MacLaughlan’s second eldest daughter, Rose Edna Ross, wrote down her family’s Halifax Explosion experiences. These are Edna’s words as forwarded to me by her granddaughter, Linda Harrington. (See Image 6 above)

“Just before war was declared in 1914, Dad opened a studio – he was a photographer – on the corner of Buckingham & Barrington, over the Royal Bank and Bea [Bertha] and I worked in the reception room awhile before she went to Normal College [Truro, N. S.] and I to [Maritime] Business College. I was there on the morning of the explosion- a Belgian Relief Ship and another loaded with explosives collided in the harbour. The North end of the city was partly destroyed and a great many people killed. No one at the College was seriously hurt, although a number of the windows were shattered. The College was about three miles from the Harbour. It happened about nine o'clock as we had all just taken our seats at the College and the teacher for our room came in just as the ships collided. We thought it was a bomb on our building and the teacher ordered us all to run outside and we could see the smoke.

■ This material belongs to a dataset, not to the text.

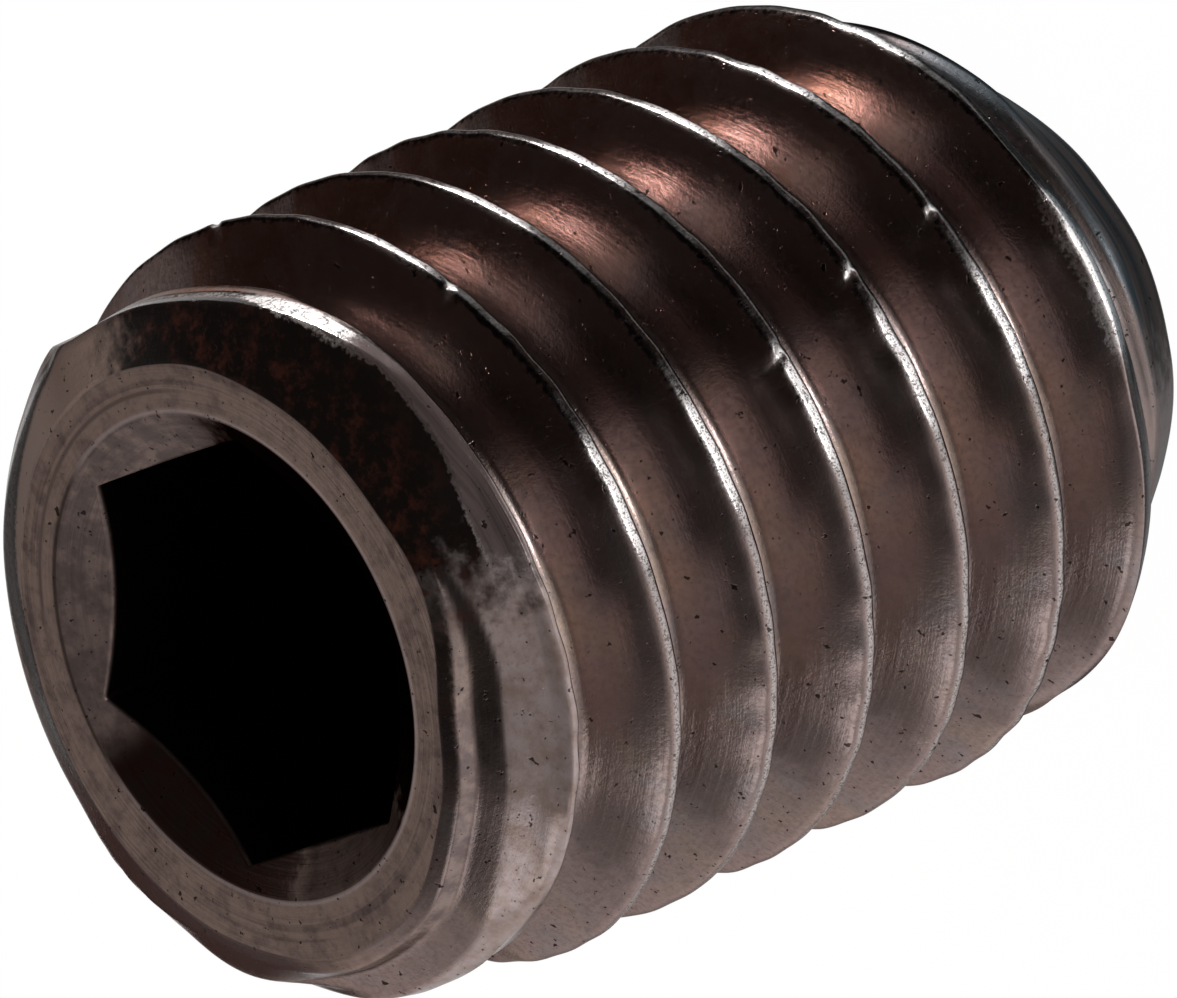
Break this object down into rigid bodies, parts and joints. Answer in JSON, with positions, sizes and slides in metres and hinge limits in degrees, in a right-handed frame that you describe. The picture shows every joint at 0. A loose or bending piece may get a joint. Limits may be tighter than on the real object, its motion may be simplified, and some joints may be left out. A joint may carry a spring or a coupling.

I knew Bea had gone to Dad's studio uptown, so I went down and met her on Barrington St. coming for me. We went back to the Studio but Dad hadn't come in. Mr. Nason, who worked there had been in the developing room and had his head done up as he was cut when the skylight broke up, but not badly. We were living out at Armdale then, about five miles from Barrington St. and we had to walk home, as everything had closed in the city. The traffic was terrible- cars and trucks taking people, who had been hurt, to the hospitals. When we got home we found mama and sister Marguerite ok and Dad had been a few miles from the house on his way to work. He went back home to see if they were ok and then left for the city. Nearly all the windows in our home were shattered, but that was all the damage.

Our cousin, Mary was living with us, since her mother had died and was working in a Halifax store- she was just going into the cloakroom when the explosion came. She wasn't hurt but Bea and I missed her and she had to walk home alone. That night her father arrived from New Glasgow to see how we were and stayed a few days. It was marvelous how soon the city was back to normal. The College was closed about a week, until the windows were repaired and we all went back to classes, except two girls who lived in the North end and their homes were destroyed and they apparently moved away.

A couple days after the explosion I worked at Camp Hill Hospital looking after children whose parents were either in hospital or killed. For a few days the hospitals, especially Camp Hill where I was, were packed- beds close together and quilts on the floor in the corners and three or four youngsters on them to be kept amused while their parents were treated or found. They were all so wonderful and good. Things were back to normal in no time at all.”

Rose died in 1998 at Great Village, Colchester County, Nova Scotia. She was 102.

Note: This is a corrected article. The original stated MacLaughlan moved with his family to Vancouver when he tried to establish his studio there in 1908.